The motto immediately conjures up an image: Little Professor as the "Scrubbing Bubbles" of literary criticism. (If you have never seen those commercials, the tag is "we work hard so you don't have to").

Deb

The same is true of a lot of genre fiction. I like many of the "proper British mysteries" written in the mid-20th century, but reading a contemporary "cozy" is by turns tedious and annoying. It doesn't matter to me if a book from, say, 1937 contains errors, anachronisms, and poorly-drawn characters, but when I encounter such things in a recent book, I give up on it. Perhaps we judge our own times more severely, because we're living through them.

I enjoy your blog--and the obvious knowledge, care, and dedication you bring to your subjects.

Brandon

I think, too, that to some extent they really are different things. Bad Victorian fiction is a very different thing from bad imitation of Victorian fiction (or, worse, bad imitation of bad Victorian fiction!). And we also cut people a bit of slack the first time around: the sort of awful writing that should have gone out with the Victorians is not as bad a thing when it is written by Victorians than when it is written by people much later.

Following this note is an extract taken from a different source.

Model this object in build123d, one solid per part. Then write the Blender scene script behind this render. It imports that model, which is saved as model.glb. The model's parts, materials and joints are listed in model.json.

Although I sometimes wonder if there is really a decline in quality: many (although if there are exceptions, I imagine you could name some) older bad novels are written by people who should have been writing something other than a novel. But many newer bad novels are written by people who shouldn't yet be writing anything for publication at all....

Nimble

Maybe it's to do with the intentions that are coming through. The Victorian authors' intentions (to teach or persuade, to entertain or thrill, to produce a recognizable novel) vs. the modern authors' intentions (to entertain or thrill, to imitate the tone of yesteryear). At any rate, bad imitation is hard to bear.

CJColucci

As a sucker for mysteries set in other times, I have noted to others in the past that from the productions of our own time I get a clear sense of how cold, wet, and smelly things were in a 12th-century monastery or 18th-century London that I don't get from real 12th-century or 18th-century literature. Never go to a fish to learn about water, I suppose.

D G Myers

The Little Professor ought to be required reading for every first-year graduate student in English literature.

Rokeya

I think my students really had a similar response to Drood (which I taught this spring).

I like your new photo, by the way (I usually read from the feed, so hadn't stopped by in awhile).